Le critiche di Donald Trump nei confronti dell’Europa sono ciniche ma nascondono quella verità che ci ostiniamo a non voler vedere: noi non contiamo più nulla ma continuiamo ad atteggiarci come se la forza e la bellezza di un tempo fossero rifiorite per effetto di una strana chirurgia estetica: i Trattati europei, tutti, da Maastricht a Lisbona.
Le dichiarazioni dei leader del Vecchio continente seguono il solito copione di indignazione e di fermo orgoglio, come se davvero ce lo potessimo permettere. Dalla Germania alla Francia è tutto un ribollir di rabbia per lo sfregio; eppure non siamo lontani dall’atteggiamento con cui il presidente americano aveva convocato la presidente della Commissione Ue in Scozia, in un golf club, per la pratica dazi. Una umiliazione messa agli atti e accettata per paura di altre ritorsioni.
Quando le cancellerie si incontrano, si pesano: quanto pesa la Von der Leyen?
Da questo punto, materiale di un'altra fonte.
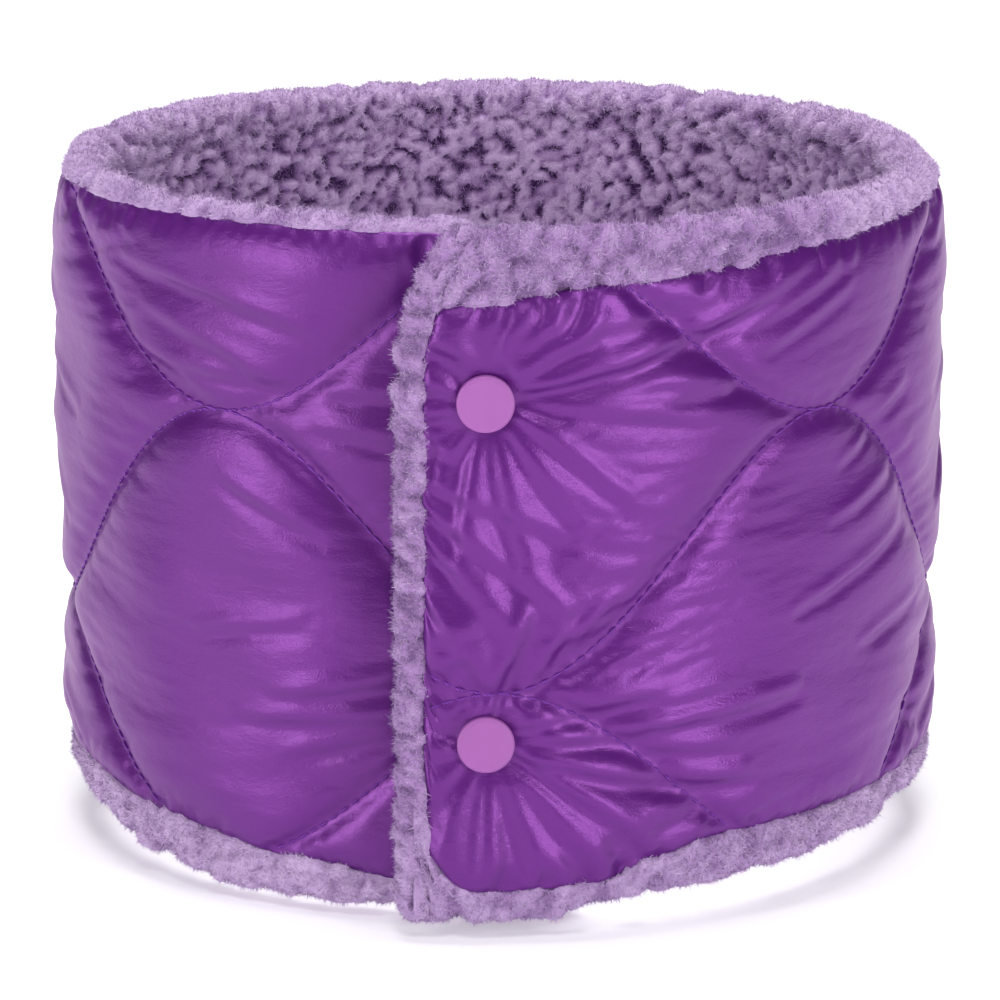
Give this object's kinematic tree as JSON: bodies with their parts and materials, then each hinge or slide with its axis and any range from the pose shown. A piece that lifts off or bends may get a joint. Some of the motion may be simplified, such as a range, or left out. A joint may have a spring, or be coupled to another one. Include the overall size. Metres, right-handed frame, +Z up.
{
  "type": "hand warmer muff",
  "caption": "Quilted nylon band with a thick fleece lining that snaps closed at the front into an open tube for the hands.",
  "frame": {"origin": "middle of the bottom of the part's box, with the tube standing on its lower fleece rim", "axes": "+Z up along the open tube, front with the flap and snap caps towards -Y, flap's free edge towards -X"},
  "size_m": [0.2059, 0.2127, 0.156],
  "materials": {
    "nylon_shell": "glossy down-proof nylon taffeta, quilted",
    "fleece": "curly sherpa fleece",
    "wadding": "loose polyester wadding",
    "thread": "polyester sewing thread",
    "interfacing": "stiff non-woven",
    "snap": "matte moulded acetal"
  },
  "bodies": {
    "back": {"lining_back": "fleece", "wadding_back": "wadding", "shell_back": "nylon_shell", "quilting_back": "thread"},
    "right": {"lining_right": "fleece", "wadding_right": "wadding", "shell_right": "nylon_shell", "quilting_right": "thread"},
    "front": {"lining_front": "fleece", "wadding_front": "wadding", "shell_front": "nylon_shell", "quilting_front": "thread"},
    "flap": {"lining_flap": "fleece", "wadding_flap": "wadding", "shell_flap": "nylon_shell", "quilting_flap": "thread", "patches_flap": "interfacing", "snap_cap_upper": "snap", "snap_cap_lower": "snap", "snap_socket_upper": "snap", "snap_socket_lower": "snap"},
    "underlap": {"lining_underlap": "fleece", "wadding_underlap": "wadding", "shell_underlap": "nylon_shell", "quilting_underlap": "thread", "patches_underlap": "interfacing", "snap_stud_upper": "snap", "snap_stud_lower": "snap", "snap_back_cap_upper": "snap", "snap_back_cap_lower": "snap"}
  },
  "joints": [
    {"name": "band_open", "type": "hinge", "parent": "back", "child": "right", "pos_m": [0.1025, 0.0034, 0], "axis": [0, 0, 1], "range_deg": [0, 45]},
    {"name": "front_fold", "type": "hinge", "parent": "right", "child": "front", "pos_m": [0.08786, -0.05125, 0], "axis": [0, 0, 1], "range_deg": [0, 36]},
    {"name": "flap_peel", "type": "hinge", "parent": "front", "child": "flap", "pos_m": [0.04619, -0.0922, 0], "axis": [0, 0, 1], "range_deg": [0, 85]},
    {"name": "underlap_fold", "type": "hinge", "parent": "back", "child": "underlap", "pos_m": [-0.1025, 0.0034, 0], "axis": [0, 0, 1], "range_deg": [-6, 0]}
  ],
  "couplings": [
    {"joint": "front_fold", "follows": "band_open", "ratio": 0.8},
    {"joint": "underlap_fold", "follows": "band_open", "ratio": -0.12}
  ]
}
L’altro giorno sul Corriere della Sera Anne Applebaum - autrice del libro Autocrazie - ha criticato la Casa Bianca per l’atteggiamento di supremazia verso l’Unione europea. «Washington dichiara che non ha alleati, ma solo interessi economici». Come lei la pensano altri commentatori, indignati per la traslazione della politica al business. Beh, forse qualcuno dovrebbe ricordare che l’Unione europea è nata col forcipe della moneta unica e per mano dei mercati: ce lo siamo dimenticati?
Fu proprio per superare lo stallo politico (e per paura della Germania nuovamente unita) che si decise di adottare la moneta unica come acceleratore, ma anche in quel caso l’architettura della Bce non era affatto in linea con le banche centrali degli Stati sovrani. L’Unione europea si illuse di poter vivere in un ecosistema nuovo, dove contava la globalizzazione finanziaria (progressivamente nelle mani cinesi, ma non lo capimmo né noi né gli americani) e non gli Stati, i quali avrebbero progressivamente ceduto il passo a sovrastrutture. Invece la Storia non era affatto arrivata al capolinea, e anzi si stava riappropriando di vecchi lemmi: confini, eserciti, dazi, identità… Tutte parole che a Bruxelles consideravano superate.
Nei trattati di Maastricht, tanto per dire, le persone erano equiparate alle merci sotto la voce libera circolazione: come se bastasse per fare una comunità. Ricordiamolo: l’Europa non ha una Costituzione perché le radici e le identità diventarono un problema così grosso da far impantanare i lavori di quella specie di assemblea costituente che si chiamava Convenzione europea, affidata a Giscard d’Estaing. Tutto andava uniformato nel credo europeista; ecco perché non è un caso che Bruxelles esponga una natività dove alle figure di Maria, di Giuseppe e di Gesù bambino vengono sottratti i tratti somatici: tutto dev’essere senza tratti, senza fisionomia, senza identità. Come la bandiera europea, una bandiera che nessuno durante il Covid ha esposto: sui balconi c’era il tricolore.
Oggi le solite élite riaffermano la forza di quella bandiera che però non ha dietro il popolo, perché il popolo è stato estromesso dalla fase ascendente, di edificazione. Trump ha ragione anche quando parla di declino dell’Europa, un declino che non è solo economico ma dovuto alla più «profonda prospettiva di cancellazione della civiltà». Se non c’è civiltà, se non c’è popolo, se non c’è il rispetto della democrazia (e non c’è!), non si crea alcuna potenza in grado di competere nella ridefinizione dell’ordine globale con Usa, Cina, Russia.
Avevamo inseguito le logiche di mercato anche quando cercavamo i migliori accordi energetici con Putin, il quale con gas e petrolio aveva ingegnato il suo cavallo di Troia. Ma andava bene a tutti, Germania in testa.
Ora lo stesso gioco lo fa l’America, con un peso decisamente diverso perché gli Stati Uniti contano, la Ue no. Non c’è più uno spazio dove l’Europa possa competere hic et nunc.